Return the listing word for word, as given.
↓
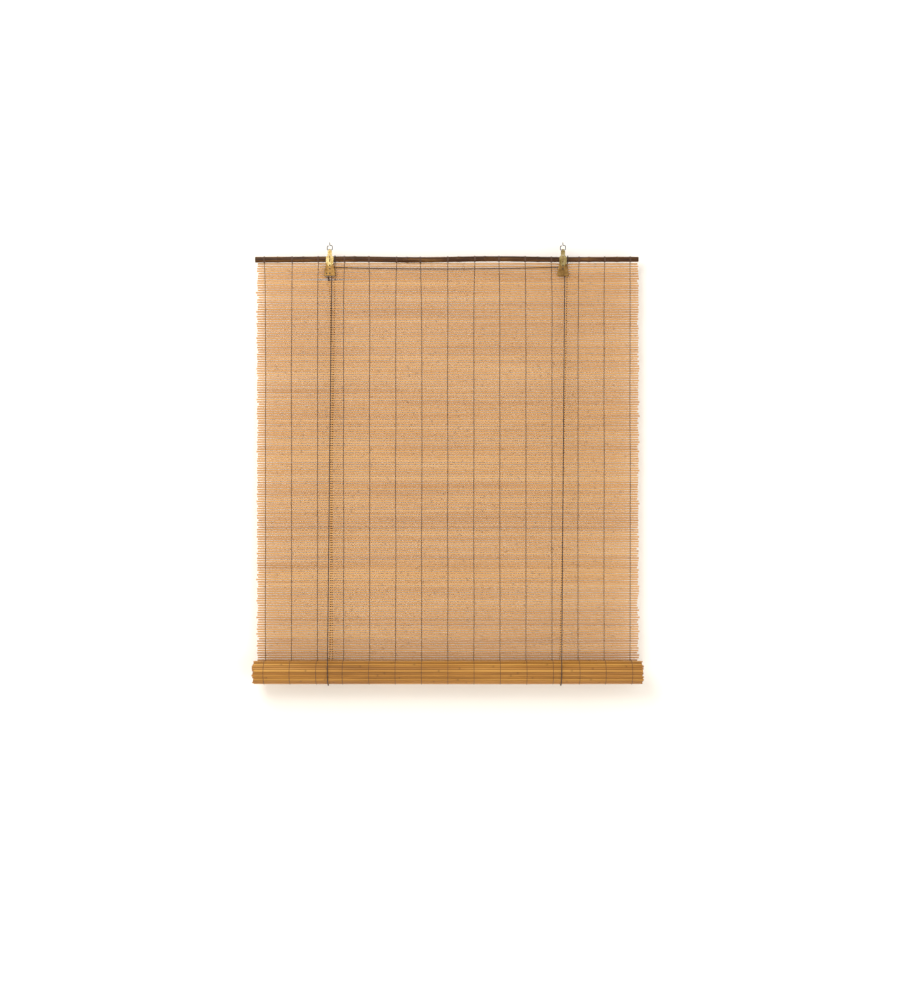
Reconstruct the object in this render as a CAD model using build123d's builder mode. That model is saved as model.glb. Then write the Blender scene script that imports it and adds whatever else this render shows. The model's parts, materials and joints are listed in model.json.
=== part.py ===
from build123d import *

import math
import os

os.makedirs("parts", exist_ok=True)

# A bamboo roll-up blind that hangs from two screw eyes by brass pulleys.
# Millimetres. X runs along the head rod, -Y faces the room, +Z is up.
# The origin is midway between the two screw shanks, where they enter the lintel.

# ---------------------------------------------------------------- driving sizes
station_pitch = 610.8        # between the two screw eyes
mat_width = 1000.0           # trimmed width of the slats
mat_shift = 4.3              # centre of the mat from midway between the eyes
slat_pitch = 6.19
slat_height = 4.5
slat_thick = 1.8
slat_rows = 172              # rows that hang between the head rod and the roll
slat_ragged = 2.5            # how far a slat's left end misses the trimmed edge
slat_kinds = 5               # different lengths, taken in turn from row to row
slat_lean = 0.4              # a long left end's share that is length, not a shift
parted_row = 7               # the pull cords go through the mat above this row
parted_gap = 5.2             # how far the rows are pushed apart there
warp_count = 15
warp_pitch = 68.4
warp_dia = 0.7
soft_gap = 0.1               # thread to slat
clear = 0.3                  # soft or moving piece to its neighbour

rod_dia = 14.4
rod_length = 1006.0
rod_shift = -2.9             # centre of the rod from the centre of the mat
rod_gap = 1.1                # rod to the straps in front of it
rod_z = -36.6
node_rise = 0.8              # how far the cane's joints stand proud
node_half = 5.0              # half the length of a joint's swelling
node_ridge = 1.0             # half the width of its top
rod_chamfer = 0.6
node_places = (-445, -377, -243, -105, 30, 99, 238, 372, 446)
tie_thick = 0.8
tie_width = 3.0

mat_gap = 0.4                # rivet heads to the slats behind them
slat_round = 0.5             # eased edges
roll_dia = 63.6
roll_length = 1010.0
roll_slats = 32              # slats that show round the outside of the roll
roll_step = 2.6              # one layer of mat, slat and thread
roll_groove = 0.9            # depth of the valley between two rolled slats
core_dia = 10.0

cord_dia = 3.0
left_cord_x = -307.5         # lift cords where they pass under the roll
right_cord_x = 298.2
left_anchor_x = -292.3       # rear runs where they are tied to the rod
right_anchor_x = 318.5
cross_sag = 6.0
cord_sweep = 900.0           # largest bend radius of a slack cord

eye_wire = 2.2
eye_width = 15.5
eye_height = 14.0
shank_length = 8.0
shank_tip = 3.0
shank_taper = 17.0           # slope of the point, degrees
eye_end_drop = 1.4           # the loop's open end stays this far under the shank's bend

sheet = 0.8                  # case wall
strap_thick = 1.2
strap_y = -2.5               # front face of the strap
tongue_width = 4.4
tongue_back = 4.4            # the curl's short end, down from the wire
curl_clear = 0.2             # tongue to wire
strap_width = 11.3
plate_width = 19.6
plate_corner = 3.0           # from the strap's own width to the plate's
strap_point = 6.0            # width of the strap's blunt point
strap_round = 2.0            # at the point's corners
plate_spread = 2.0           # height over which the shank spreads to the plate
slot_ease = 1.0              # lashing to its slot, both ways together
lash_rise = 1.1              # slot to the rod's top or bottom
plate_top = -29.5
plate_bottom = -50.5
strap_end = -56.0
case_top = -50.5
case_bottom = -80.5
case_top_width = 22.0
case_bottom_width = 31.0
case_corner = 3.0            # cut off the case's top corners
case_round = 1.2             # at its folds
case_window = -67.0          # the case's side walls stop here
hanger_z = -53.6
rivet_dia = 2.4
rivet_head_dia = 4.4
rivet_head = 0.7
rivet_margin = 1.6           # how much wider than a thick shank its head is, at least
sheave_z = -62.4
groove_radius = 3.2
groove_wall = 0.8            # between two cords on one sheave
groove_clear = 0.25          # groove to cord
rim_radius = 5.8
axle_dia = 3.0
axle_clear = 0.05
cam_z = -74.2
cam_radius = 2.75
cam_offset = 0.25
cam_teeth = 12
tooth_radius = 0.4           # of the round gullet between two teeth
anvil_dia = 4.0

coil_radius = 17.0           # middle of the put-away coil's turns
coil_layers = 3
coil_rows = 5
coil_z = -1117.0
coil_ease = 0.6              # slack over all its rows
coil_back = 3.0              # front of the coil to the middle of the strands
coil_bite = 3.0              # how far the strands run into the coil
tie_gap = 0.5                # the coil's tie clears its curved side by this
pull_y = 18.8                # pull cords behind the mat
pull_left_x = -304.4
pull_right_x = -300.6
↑
**Solved exercise:**
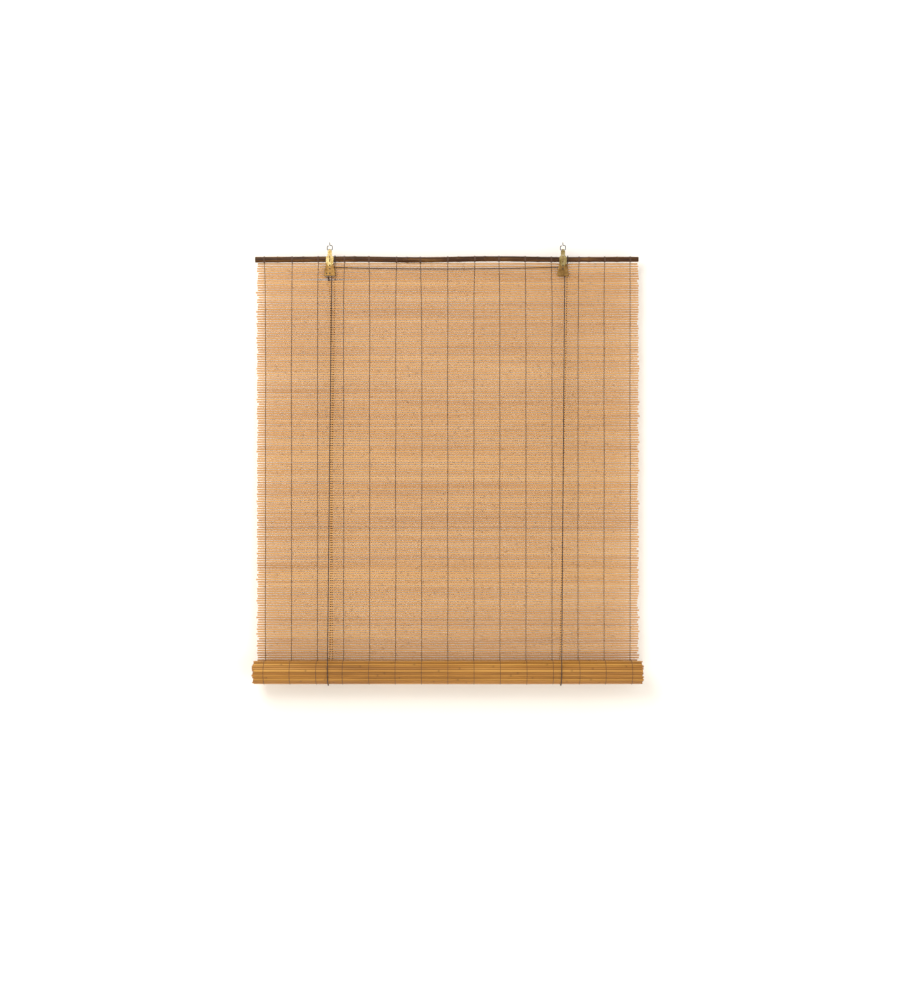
Reconstruct the object in this render as a CAD model using build123d's builder mode. That model is saved as model.glb. Then write the Blender scene script that imports it and adds whatever else this render shows. The model's parts, materials and joints are listed in model.json.
=== part.py ===
from build123d import *

import math
import os

os.makedirs("parts", exist_ok=True)

# A bamboo roll-up blind that hangs from two screw eyes by brass pulleys.
# Millimetres. X runs along the head rod, -Y faces the room, +Z is up.
# The origin is midway between the two screw shanks, where they enter the lintel.

# ---------------------------------------------------------------- driving sizes
station_pitch = 610.8        # between the two screw eyes
mat_width = 1000.0           # trimmed width of the slats
mat_shift = 4.3              # centre of the mat from midway between the eyes
slat_pitch = 6.19
slat_height = 4.5
slat_thick = 1.8
slat_rows = 172              # rows that hang between the head rod and the roll
slat_ragged = 2.5            # how far a slat's left end misses the trimmed edge
slat_kinds = 5               # different lengths, taken in turn from row to row
slat_lean = 0.4              # a long left end's share that is length, not a shift
parted_row = 7               # the pull cords go through the mat above this row
parted_gap = 5.2             # how far the rows are pushed apart there
warp_count = 15
warp_pitch = 68.4
warp_dia = 0.7
soft_gap = 0.1               # thread to slat
clear = 0.3                  # soft or moving piece to its neighbour

rod_dia = 14.4
rod_length = 1006.0
rod_shift = -2.9             # centre of the rod from the centre of the mat
rod_gap = 1.1                # rod to the straps in front of it
rod_z = -36.6
node_rise = 0.8              # how far the cane's joints stand proud
node_half = 5.0              # half the length of a joint's swelling
node_ridge = 1.0             # half the width of its top
rod_chamfer = 0.6
node_places = (-445, -377, -243, -105, 30, 99, 238, 372, 446)
tie_thick = 0.8
tie_width = 3.0

mat_gap = 0.4                # rivet heads to the slats behind them
slat_round = 0.5             # eased edges
roll_dia = 63.6
roll_length = 1010.0
roll_slats = 32              # slats that show round the outside of the roll
roll_step = 2.6              # one layer of mat, slat and thread
roll_groove = 0.9            # depth of the valley between two rolled slats
core_dia = 10.0

cord_dia = 3.0
left_cord_x = -307.5         # lift cords where they pass under the roll
right_cord_x = 298.2
left_anchor_x = -292.3       # rear runs where they are tied to the rod
right_anchor_x = 318.5
cross_sag = 6.0
cord_sweep = 900.0           # largest bend radius of a slack cord

eye_wire = 2.2
eye_width = 15.5
eye_height = 14.0
shank_length = 8.0
shank_tip = 3.0
shank_taper = 17.0           # slope of the point, degrees
eye_end_drop = 1.4           # the loop's open end stays this far under the shank's bend

sheet = 0.8                  # case wall
strap_thick = 1.2
strap_y = -2.5               # front face of the strap
tongue_width = 4.4
tongue_back = 4.4            # the curl's short end, down from the wire
curl_clear = 0.2             # tongue to wire
strap_width = 11.3
plate_width = 19.6
plate_corner = 3.0           # from the strap's own width to the plate's
strap_point = 6.0            # width of the strap's blunt point
strap_round = 2.0            # at the point's corners
plate_spread = 2.0           # height over which the shank spreads to the plate
slot_ease = 1.0              # lashing to its slot, both ways together
lash_rise = 1.1              # slot to the rod's top or bottom
plate_top = -29.5
plate_bottom = -50.5
strap_end = -56.0
case_top = -50.5
case_bottom = -80.5
case_top_width = 22.0
case_bottom_width = 31.0
case_corner = 3.0            # cut off the case's top corners
case_round = 1.2             # at its folds
case_window = -67.0          # the case's side walls stop here
hanger_z = -53.6
rivet_dia = 2.4
rivet_head_dia = 4.4
rivet_head = 0.7
rivet_margin = 1.6           # how much wider than a thick shank its head is, at least
sheave_z = -62.4
groove_radius = 3.2
groove_wall = 0.8            # between two cords on one sheave
groove_clear = 0.25          # groove to cord
rim_radius = 5.8
axle_dia = 3.0
axle_clear = 0.05
cam_z = -74.2
cam_radius = 2.75
cam_offset = 0.25
cam_teeth = 12
tooth_radius = 0.4           # of the round gullet between two teeth
anvil_dia = 4.0

coil_radius = 17.0           # middle of the put-away coil's turns
coil_layers = 3
coil_rows = 5
coil_z = -1117.0
coil_ease = 0.6              # slack over all its rows
coil_back = 3.0              # front of the coil to the middle of the strands
coil_bite = 3.0              # how far the strands run into the coil
tie_gap = 0.5                # the coil's tie clears its curved side by this
pull_y = 18.8                # pull cords behind the mat
pull_left_x = -304.4
pull_right_x = -300.6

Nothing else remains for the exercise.